In the EU, if everyone is breaking the law then the foreign tech companies are.


To be fair that’s pretty much the doj enforcement strategy too. Except you don’t even have to serve American customers to be targeted there.


Feel free to point out actual instances, or even better, trends backing up that statement.


See lawsuits against Google, Facebook, Microsoft, Amazon, and other large tech companies going back the last 20-30 years. This is the type of basic fact that doesn't need a citation in a discussion about GDPR.

https://www.nytimes.com/interactive/2015/04/13/technology/ho...


I don't believe this is a fair characterization.

In e.g. Belgium, privacy law is very strict and enforced for local corporation. When I read on hacker news how e.g. USA Healthcare providers dig up the old history of their clients to find a reason not to pay, I am horrified. Any West-European privacy regulator would have ended that kind of behavior long before things got this far. Probably just sending a strong 'We dont like this' message without actually starting a lawsuit would do the job.
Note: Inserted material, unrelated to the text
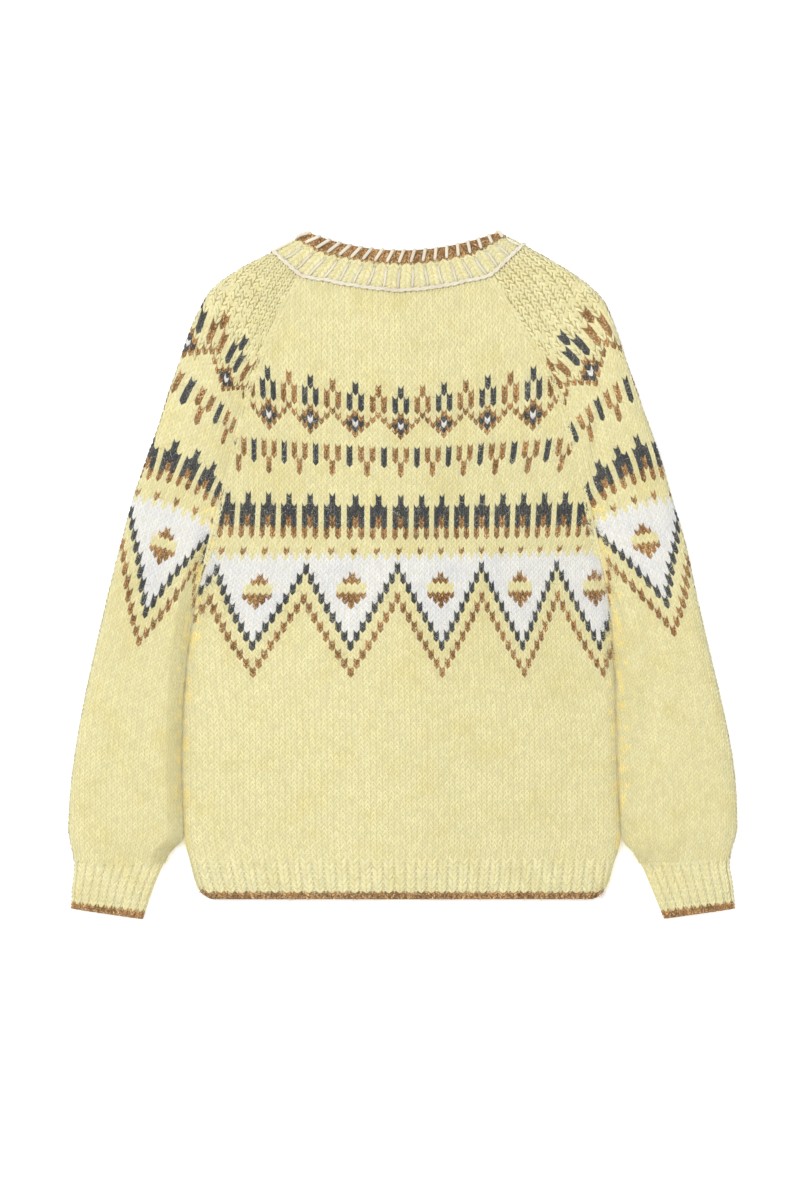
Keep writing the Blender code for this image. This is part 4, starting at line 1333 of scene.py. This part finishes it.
def make_button(node, y, finishes):
    """A round horn button whose face, with four holes, looks down at the floor."""
    rim = BUTTON_RADIUS - BUTTON_RIM
    radii = np.concatenate([np.linspace(0.0, rim, BUTTON_DISH_RINGS),
                            np.linspace(rim, BUTTON_RADIUS, BUTTON_RIM_RINGS)[1:]])
    turns = np.arange(BUTTON_SIDES) * 2.0 * math.pi / BUTTON_SIDES
    x = radii[:, None] * np.cos(turns)
    across = radii[:, None] * np.sin(turns)
    holes = [(i * BUTTON_HOLE_AT, j * BUTTON_HOLE_AT) for i in (-1, 1) for j in (-1, 1)]
    away = np.min([np.hypot(x - i, across - j) for i, j in holes], axis=0)
    pit = BUTTON_HOLE_DEPTH * (1.0 - smooth((away - BUTTON_HOLE + BUTTON_HOLE_EASE) / BUTTON_HOLE_EASE))
    face = BUTTON_HEIGHT - button_profile(np.broadcast_to(radii[:, None], x.shape)) + pit
    rings = [np.column_stack(ring) for ring in zip(x, across, face)]
    for radius, z in ((BUTTON_RADIUS, BUTTON_HEIGHT - BUTTON_BACK_EASE),
                      (BUTTON_RADIUS - BUTTON_BACK_EASE, BUTTON_HEIGHT), (0.0, BUTTON_HEIGHT)):
        rings.append(np.column_stack([radius * np.cos(turns), radius * np.sin(turns),
                                      np.full(len(turns), z)]))
    index = np.arange(BUTTON_SIDES)
    after = (index + 1) % BUTTON_SIDES
    faces = []
    for ring in range(len(rings) - 1):
        low, high = ring * BUTTON_SIDES, (ring + 1) * BUTTON_SIDES
        faces += [np.stack([low + index, high + index, low + after], -1),
                  np.stack([high + index, high + after, low + after], -1)]
    disc = (np.concatenate(rings) + [0.0, y, 0.0], np.concatenate(faces), 0)
    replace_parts(make_piece(f"{node}_disc", [disc], finishes), node)
    threads = []
    share = np.linspace(0.0, 1.0, THREAD_POINTS)
    for start, end in ((holes[0], holes[3]), (holes[1], holes[2])):
        way = np.array(start) + (np.array(end) - start) * share[:, None] + [0.0, y]
        z = THREAD_DEPTH - THREAD_RISE * np.sin(np.pi * share)
        threads.append(tube(np.column_stack([way, z]), THREAD_RADIUS, 1))
    make_piece(f"{node}_thread", threads, finishes)


def make_buttons():
    """The buttons, and on the band over them a loop of yarn round the place of each buttonhole."""
    finishes = [horn_material(), WOOLS[CREAM]]
    lowest = HEM["left"][-1][1] + FIRST_BUTTON_ABOVE_HEM
    highest = NECK_TOP_FRONT_Y - LAST_BUTTON_BELOW_NECK
    turns = np.linspace(0.0, 2.0 * math.pi, HOLE_POINTS)
    z = np.full(len(turns), HOLE_BAND_Z + HOLE_DEPTH)
    loops = []
    for i in range(BUTTON_COUNT):
        y = lowest + (highest - lowest) * i / (BUTTON_COUNT - 1)
        make_button(f"button_{i + 1}", y, finishes)
        loop = np.column_stack([HOLE_HALF_WIDTH * np.sin(turns), y + HOLE_HALF_LENGTH * np.cos(turns), z])
        loops.append(tube(loop, HOLE_YARN))
    make_piece("buttonhole_band_loops", loops)


def make_stage():
    """A pale paper floor, white light all round and two soft lamps that face the garment."""
    scene = bpy.context.scene
    floor_mesh = bpy.data.meshes.new("floor")
    corners = [(x * FLOOR_HALF, y * FLOOR_HALF, 0.0) for x, y in ((-1, -1), (1, -1), (1, 1), (-1, 1))]
    floor_mesh.from_pydata(corners, [], [(0, 1, 2, 3)])
    floor = bpy.data.objects.new("floor", floor_mesh)
    floor.location.z = CAD_BOX[0][2] - FLOOR_DROP
    scene.collection.objects.link(floor)
    paper = bpy.data.materials.new("floor_paper")
    paper.use_nodes = True
    set_inputs(paper.node_tree.nodes["Principled BSDF"], PAPER)
    floor_mesh.materials.append(paper)
    scene.world = bpy.data.worlds.new("studio")
    scene.world.use_nodes = True
    set_inputs(scene.world.node_tree.nodes["Background"], SKY)
    for name, (place, size, power) in LAMPS.items():
        light = bpy.data.lights.new(name, "AREA")
        light.size = size
        light.energy = power
        lamp = bpy.data.objects.new(name, light)
        lamp.location = place
        lamp.rotation_euler = (-Vector(place)).to_track_quat("-Z", "Y").to_euler()
        scene.collection.objects.link(lamp)


def make_camera():
    data = bpy.data.cameras.new("camera")
    data.lens = LENS
    data.sensor_width = SENSOR_WIDTH
    data.clip_end = CLIP_END
    camera = bpy.data.objects.new("camera", data)
    camera.location = (CAMERA_X, CAMERA_Y, LENS / SENSOR_WIDTH * FRAME_HEIGHT + LAID_HEIGHT * MM)
    bpy.context.scene.collection.objects.link(camera)
    bpy.context.scene.camera = camera


rows = range(LAST_ROW + 1)
make_body("back", Cloth([back_line(row) for row in rows]), FULL_LEG, BACK_PIECE_ROWS, BACK_HAIRS)
for side, z in zip(SIDES, (BUTTON_BAND_Z, HOLE_BAND_Z)):
    front = Cloth([front_line(side, z, row) for row in rows])
    make_body(f"front_{side}", front, LIGHT_LEG, FRONT_PIECE_ROWS, FRONT_HAIRS)
    make_sleeve(side)
    make_seam(side)
make_neckband()
make_band("button_band", BUTTON_BAND_Z)
make_band("buttonhole_band", HOLE_BAND_Z)
make_buttons()
make_stage()
make_camera()
bpy.context.scene.view_settings.view_transform = "Standard"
Don't forget how history hammered into the population how people died and suffered because powerful groups managed to built lists of facts. Think WWII and the jews. Or the Napoleonitic conscription lists.

So if people with this background get confronted with the American Way, they don't like this. Here is a wrong that should be righted is the opinion.

For now, there are no lawsuits I am aware of. If both the large tech companies and the USA government behave reasonably well, I don't expect a big one either. The governmental regulators are simply not ready for them yet, as the GDPR had a big impact on them as well. And they never like having to pay for a drawn-out legal battle.


Maybe they mostly go after American companies because mostly American companies are in violation?

And it's not as if EU companies go without scrutiny. Due to the still-fractured market, most are small enough so their antitrust matters are localized to one country, but if you check the EU website there are still plenty of cases, they're just not sexy enough to make the news - like the a recent case "Commission fines maritime car carriers and car parts suppliers a total of €546 million".

In for instance the "state aid" tax preference cases cited in your link, the EU has also launched investivations into European companies like IKEA and Fiat cars.


I'm sympathetic to the dangerous of discretionary enforcement, but if you're making a dramatic change like this, it's pretty hard to avoid an awkward period while people get compliant or get shut down.


Like the period between April 2016 and May 2018?


Without any real court cases showing how GDPR will be actually enforced, this 'introductory period' was useless. It could last 4 years instead of 2, and it would not make any difference.


There should have been a phase of mock suits. "Here's what you're doing that's against the new rules, and you have two years to knock it off or lawyer up."


> ... dangerous of discretionary enforcement, but if you're making a dramatic change like this, it's pretty hard to avoid ...

So what does that tell you about dramatic changes?


Nothing


More like if everyone is breaking the law, you have your pick of who to go after with selective enforcement.